[Start]

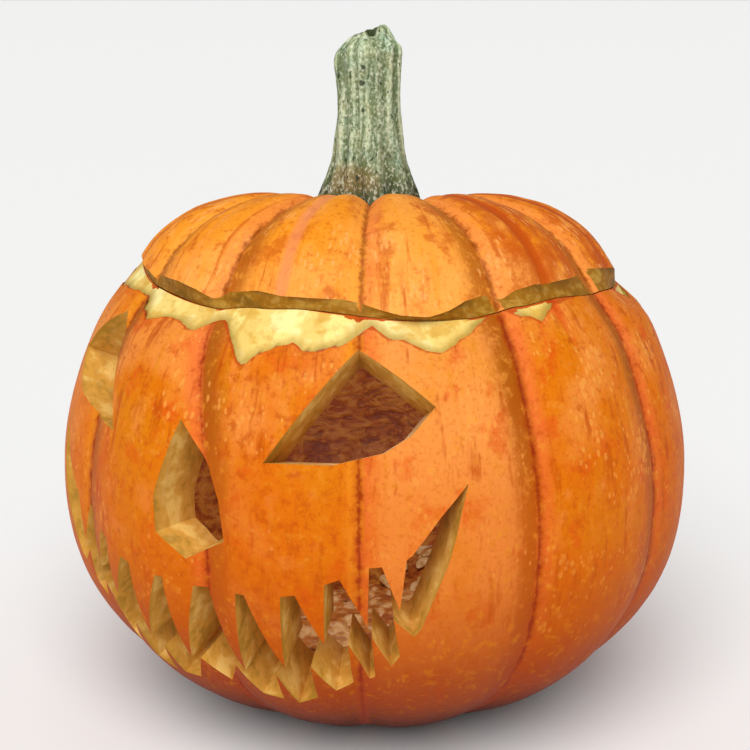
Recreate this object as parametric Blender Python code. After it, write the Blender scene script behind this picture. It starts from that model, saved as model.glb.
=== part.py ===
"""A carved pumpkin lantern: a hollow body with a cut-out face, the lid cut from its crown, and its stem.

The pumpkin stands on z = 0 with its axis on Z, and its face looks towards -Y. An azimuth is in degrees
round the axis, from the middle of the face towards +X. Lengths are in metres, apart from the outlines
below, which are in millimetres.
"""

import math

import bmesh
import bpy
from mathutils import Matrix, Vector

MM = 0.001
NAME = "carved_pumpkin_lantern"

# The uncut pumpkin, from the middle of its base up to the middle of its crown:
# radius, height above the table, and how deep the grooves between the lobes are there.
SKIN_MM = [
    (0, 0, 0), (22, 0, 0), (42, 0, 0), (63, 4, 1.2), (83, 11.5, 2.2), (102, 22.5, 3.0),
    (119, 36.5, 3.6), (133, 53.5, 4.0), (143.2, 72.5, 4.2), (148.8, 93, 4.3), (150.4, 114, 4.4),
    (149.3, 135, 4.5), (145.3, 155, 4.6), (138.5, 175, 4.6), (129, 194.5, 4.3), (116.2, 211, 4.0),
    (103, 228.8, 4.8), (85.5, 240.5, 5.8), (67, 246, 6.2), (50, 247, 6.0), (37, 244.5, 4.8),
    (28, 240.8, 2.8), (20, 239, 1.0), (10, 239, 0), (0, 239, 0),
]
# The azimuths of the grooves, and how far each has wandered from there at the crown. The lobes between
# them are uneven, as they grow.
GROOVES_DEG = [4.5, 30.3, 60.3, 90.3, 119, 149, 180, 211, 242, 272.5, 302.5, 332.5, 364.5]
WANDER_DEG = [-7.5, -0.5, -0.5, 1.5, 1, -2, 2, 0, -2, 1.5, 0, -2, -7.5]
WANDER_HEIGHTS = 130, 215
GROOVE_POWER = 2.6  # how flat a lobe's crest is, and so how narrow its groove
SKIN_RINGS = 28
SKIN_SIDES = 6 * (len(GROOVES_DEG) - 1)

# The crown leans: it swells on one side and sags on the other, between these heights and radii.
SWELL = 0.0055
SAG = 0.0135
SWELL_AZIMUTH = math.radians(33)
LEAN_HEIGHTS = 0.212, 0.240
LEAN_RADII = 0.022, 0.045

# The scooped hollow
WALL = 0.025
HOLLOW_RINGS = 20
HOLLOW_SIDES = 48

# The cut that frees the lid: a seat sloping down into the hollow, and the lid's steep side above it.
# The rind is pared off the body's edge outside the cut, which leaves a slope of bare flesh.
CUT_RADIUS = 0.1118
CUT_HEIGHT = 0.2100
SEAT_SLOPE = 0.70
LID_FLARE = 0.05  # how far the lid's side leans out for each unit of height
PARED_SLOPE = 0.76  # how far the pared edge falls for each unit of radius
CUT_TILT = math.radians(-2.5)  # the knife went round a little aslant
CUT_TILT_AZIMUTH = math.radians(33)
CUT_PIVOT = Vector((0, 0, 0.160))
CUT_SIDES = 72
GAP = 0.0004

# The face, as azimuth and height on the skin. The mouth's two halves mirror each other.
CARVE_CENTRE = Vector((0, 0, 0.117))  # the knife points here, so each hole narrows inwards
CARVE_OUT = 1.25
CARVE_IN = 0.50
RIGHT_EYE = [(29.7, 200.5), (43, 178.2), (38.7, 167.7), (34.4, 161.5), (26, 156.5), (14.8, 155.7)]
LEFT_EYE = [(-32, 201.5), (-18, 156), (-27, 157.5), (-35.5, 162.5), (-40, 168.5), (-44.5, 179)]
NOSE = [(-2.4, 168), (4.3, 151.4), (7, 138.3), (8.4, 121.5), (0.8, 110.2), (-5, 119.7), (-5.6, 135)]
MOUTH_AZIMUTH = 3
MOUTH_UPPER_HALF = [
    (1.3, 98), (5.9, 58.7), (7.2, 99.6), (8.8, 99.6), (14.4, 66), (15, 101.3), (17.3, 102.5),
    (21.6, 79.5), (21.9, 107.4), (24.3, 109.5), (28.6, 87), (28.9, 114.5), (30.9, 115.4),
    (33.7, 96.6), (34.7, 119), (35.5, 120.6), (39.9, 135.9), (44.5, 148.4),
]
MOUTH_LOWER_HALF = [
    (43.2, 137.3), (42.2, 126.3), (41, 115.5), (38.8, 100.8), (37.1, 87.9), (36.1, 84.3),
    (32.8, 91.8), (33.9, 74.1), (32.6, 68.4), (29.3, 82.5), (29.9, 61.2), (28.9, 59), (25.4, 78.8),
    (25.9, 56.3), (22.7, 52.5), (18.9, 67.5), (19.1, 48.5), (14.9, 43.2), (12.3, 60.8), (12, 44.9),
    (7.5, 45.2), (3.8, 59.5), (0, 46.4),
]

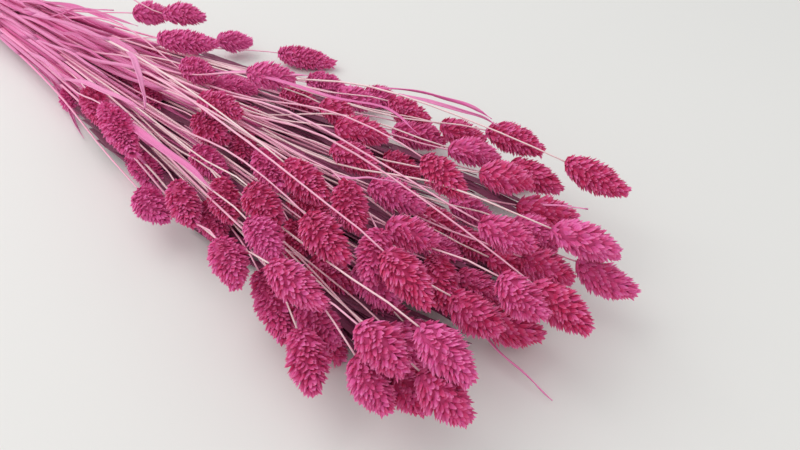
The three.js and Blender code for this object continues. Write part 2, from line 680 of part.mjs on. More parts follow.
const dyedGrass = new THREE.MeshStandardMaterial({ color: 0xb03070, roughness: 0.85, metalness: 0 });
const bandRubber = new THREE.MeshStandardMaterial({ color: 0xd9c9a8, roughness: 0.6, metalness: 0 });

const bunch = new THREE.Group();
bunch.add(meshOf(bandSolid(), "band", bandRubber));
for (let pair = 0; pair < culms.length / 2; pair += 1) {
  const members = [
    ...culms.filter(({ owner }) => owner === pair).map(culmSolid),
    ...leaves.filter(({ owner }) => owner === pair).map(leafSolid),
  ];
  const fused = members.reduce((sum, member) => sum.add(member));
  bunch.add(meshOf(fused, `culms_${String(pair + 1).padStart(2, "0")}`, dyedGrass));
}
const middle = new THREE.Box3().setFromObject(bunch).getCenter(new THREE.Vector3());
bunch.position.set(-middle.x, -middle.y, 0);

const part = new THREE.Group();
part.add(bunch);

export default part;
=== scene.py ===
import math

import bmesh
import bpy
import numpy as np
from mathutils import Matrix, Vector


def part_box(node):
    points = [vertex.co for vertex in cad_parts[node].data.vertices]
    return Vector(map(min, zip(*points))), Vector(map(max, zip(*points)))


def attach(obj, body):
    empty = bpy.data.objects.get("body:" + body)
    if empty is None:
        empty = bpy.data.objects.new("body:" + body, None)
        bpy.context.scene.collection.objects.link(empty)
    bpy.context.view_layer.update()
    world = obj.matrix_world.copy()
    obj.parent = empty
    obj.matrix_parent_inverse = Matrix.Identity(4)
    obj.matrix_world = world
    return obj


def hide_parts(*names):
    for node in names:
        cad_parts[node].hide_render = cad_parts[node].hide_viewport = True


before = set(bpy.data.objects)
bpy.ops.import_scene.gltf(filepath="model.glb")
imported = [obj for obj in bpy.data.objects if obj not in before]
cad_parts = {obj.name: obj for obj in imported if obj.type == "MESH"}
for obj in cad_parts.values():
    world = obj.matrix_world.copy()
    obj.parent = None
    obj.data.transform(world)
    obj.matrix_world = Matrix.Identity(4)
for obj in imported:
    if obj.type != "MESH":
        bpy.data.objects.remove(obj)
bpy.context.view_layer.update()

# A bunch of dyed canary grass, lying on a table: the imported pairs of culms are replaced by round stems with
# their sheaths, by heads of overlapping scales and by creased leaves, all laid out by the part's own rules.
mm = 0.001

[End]

◆ GOAL:
Write out the whole listing exactly.

◆ RESPONSE TO THE TASK:
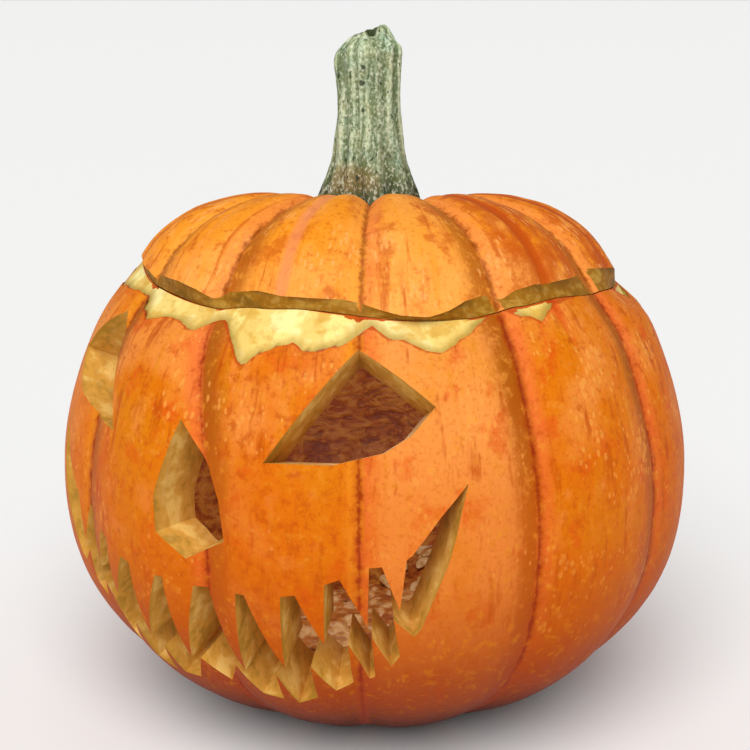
Recreate this object as parametric Blender Python code. After it, write the Blender scene script behind this picture. It starts from that model, saved as model.glb.
=== part.py ===
"""A carved pumpkin lantern: a hollow body with a cut-out face, the lid cut from its crown, and its stem.

The pumpkin stands on z = 0 with its axis on Z, and its face looks towards -Y. An azimuth is in degrees
round the axis, from the middle of the face towards +X. Lengths are in metres, apart from the outlines
below, which are in millimetres.
"""

import math

import bmesh
import bpy
from mathutils import Matrix, Vector

MM = 0.001
NAME = "carved_pumpkin_lantern"

# The uncut pumpkin, from the middle of its base up to the middle of its crown:
# radius, height above the table, and how deep the grooves between the lobes are there.
SKIN_MM = [
    (0, 0, 0), (22, 0, 0), (42, 0, 0), (63, 4, 1.2), (83, 11.5, 2.2), (102, 22.5, 3.0),
    (119, 36.5, 3.6), (133, 53.5, 4.0), (143.2, 72.5, 4.2), (148.8, 93, 4.3), (150.4, 114, 4.4),
    (149.3, 135, 4.5), (145.3, 155, 4.6), (138.5, 175, 4.6), (129, 194.5, 4.3), (116.2, 211, 4.0),
    (103, 228.8, 4.8), (85.5, 240.5, 5.8), (67, 246, 6.2), (50, 247, 6.0), (37, 244.5, 4.8),
    (28, 240.8, 2.8), (20, 239, 1.0), (10, 239, 0), (0, 239, 0),
]
# The azimuths of the grooves, and how far each has wandered from there at the crown. The lobes between
# them are uneven, as they grow.
GROOVES_DEG = [4.5, 30.3, 60.3, 90.3, 119, 149, 180, 211, 242, 272.5, 302.5, 332.5, 364.5]
WANDER_DEG = [-7.5, -0.5, -0.5, 1.5, 1, -2, 2, 0, -2, 1.5, 0, -2, -7.5]
WANDER_HEIGHTS = 130, 215
GROOVE_POWER = 2.6  # how flat a lobe's crest is, and so how narrow its groove
SKIN_RINGS = 28
SKIN_SIDES = 6 * (len(GROOVES_DEG) - 1)

# The crown leans: it swells on one side and sags on the other, between these heights and radii.
SWELL = 0.0055
SAG = 0.0135
SWELL_AZIMUTH = math.radians(33)
LEAN_HEIGHTS = 0.212, 0.240
LEAN_RADII = 0.022, 0.045

# The scooped hollow
WALL = 0.025
HOLLOW_RINGS = 20
HOLLOW_SIDES = 48

# The cut that frees the lid: a seat sloping down into the hollow, and the lid's steep side above it.
# The rind is pared off the body's edge outside the cut, which leaves a slope of bare flesh.
CUT_RADIUS = 0.1118
CUT_HEIGHT = 0.2100
SEAT_SLOPE = 0.70
LID_FLARE = 0.05  # how far the lid's side leans out for each unit of height
PARED_SLOPE = 0.76  # how far the pared edge falls for each unit of radius
CUT_TILT = math.radians(-2.5)  # the knife went round a little aslant
CUT_TILT_AZIMUTH = math.radians(33)
CUT_PIVOT = Vector((0, 0, 0.160))
CUT_SIDES = 72
GAP = 0.0004

# The face, as azimuth and height on the skin. The mouth's two halves mirror each other.
CARVE_CENTRE = Vector((0, 0, 0.117))  # the knife points here, so each hole narrows inwards
CARVE_OUT = 1.25
CARVE_IN = 0.50
RIGHT_EYE = [(29.7, 200.5), (43, 178.2), (38.7, 167.7), (34.4, 161.5), (26, 156.5), (14.8, 155.7)]
LEFT_EYE = [(-32, 201.5), (-18, 156), (-27, 157.5), (-35.5, 162.5), (-40, 168.5), (-44.5, 179)]
NOSE = [(-2.4, 168), (4.3, 151.4), (7, 138.3), (8.4, 121.5), (0.8, 110.2), (-5, 119.7), (-5.6, 135)]
MOUTH_AZIMUTH = 3
MOUTH_UPPER_HALF = [
    (1.3, 98), (5.9, 58.7), (7.2, 99.6), (8.8, 99.6), (14.4, 66), (15, 101.3), (17.3, 102.5),
    (21.6, 79.5), (21.9, 107.4), (24.3, 109.5), (28.6, 87), (28.9, 114.5), (30.9, 115.4),
    (33.7, 96.6), (34.7, 119), (35.5, 120.6), (39.9, 135.9), (44.5, 148.4),
]
MOUTH_LOWER_HALF = [
    (43.2, 137.3), (42.2, 126.3), (41, 115.5), (38.8, 100.8), (37.1, 87.9), (36.1, 84.3),
    (32.8, 91.8), (33.9, 74.1), (32.6, 68.4), (29.3, 82.5), (29.9, 61.2), (28.9, 59), (25.4, 78.8),
    (25.9, 56.3), (22.7, 52.5), (18.9, 67.5), (19.1, 48.5), (14.9, 43.2), (12.3, 60.8), (12, 44.9),
    (7.5, 45.2), (3.8, 59.5), (0, 46.4),
]

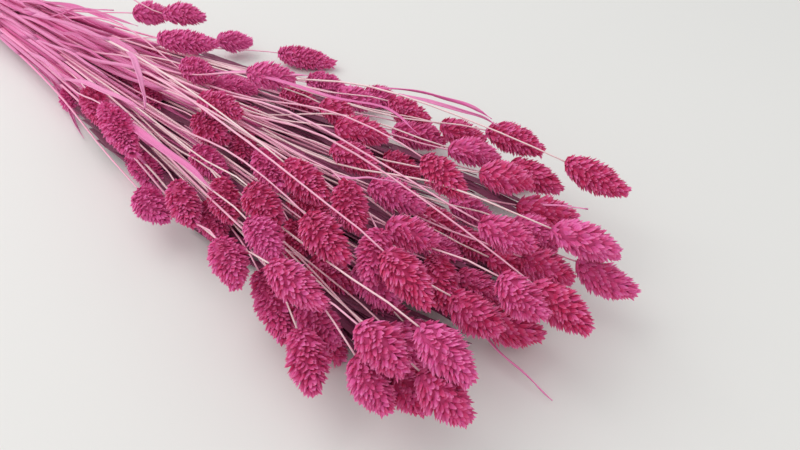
The three.js and Blender code for this object continues. Write part 2, from line 680 of part.mjs on. More parts follow.
const dyedGrass = new THREE.MeshStandardMaterial({ color: 0xb03070, roughness: 0.85, metalness: 0 });
const bandRubber = new THREE.MeshStandardMaterial({ color: 0xd9c9a8, roughness: 0.6, metalness: 0 });

const bunch = new THREE.Group();
bunch.add(meshOf(bandSolid(), "band", bandRubber));
for (let pair = 0; pair < culms.length / 2; pair += 1) {
  const members = [
    ...culms.filter(({ owner }) => owner === pair).map(culmSolid),
    ...leaves.filter(({ owner }) => owner === pair).map(leafSolid),
  ];
  const fused = members.reduce((sum, member) => sum.add(member));
  bunch.add(meshOf(fused, `culms_${String(pair + 1).padStart(2, "0")}`, dyedGrass));
}
const middle = new THREE.Box3().setFromObject(bunch).getCenter(new THREE.Vector3());
bunch.position.set(-middle.x, -middle.y, 0);

const part = new THREE.Group();
part.add(bunch);

export default part;
=== scene.py ===
import math

import bmesh
import bpy
import numpy as np
from mathutils import Matrix, Vector


def part_box(node):
    points = [vertex.co for vertex in cad_parts[node].data.vertices]
    return Vector(map(min, zip(*points))), Vector(map(max, zip(*points)))


def attach(obj, body):
    empty = bpy.data.objects.get("body:" + body)
    if empty is None:
        empty = bpy.data.objects.new("body:" + body, None)
        bpy.context.scene.collection.objects.link(empty)
    bpy.context.view_layer.update()
    world = obj.matrix_world.copy()
    obj.parent = empty
    obj.matrix_parent_inverse = Matrix.Identity(4)
    obj.matrix_world = world
    return obj


def hide_parts(*names):
    for node in names:
        cad_parts[node].hide_render = cad_parts[node].hide_viewport = True


before = set(bpy.data.objects)
bpy.ops.import_scene.gltf(filepath="model.glb")
imported = [obj for obj in bpy.data.objects if obj not in before]
cad_parts = {obj.name: obj for obj in imported if obj.type == "MESH"}
for obj in cad_parts.values():
    world = obj.matrix_world.copy()
    obj.parent = None
    obj.data.transform(world)
    obj.matrix_world = Matrix.Identity(4)
for obj in imported:
    if obj.type != "MESH":
        bpy.data.objects.remove(obj)
bpy.context.view_layer.update()

# A bunch of dyed canary grass, lying on a table: the imported pairs of culms are replaced by round stems with
# their sheaths, by heads of overlapping scales and by creased leaves, all laid out by the part's own rules.
mm = 0.001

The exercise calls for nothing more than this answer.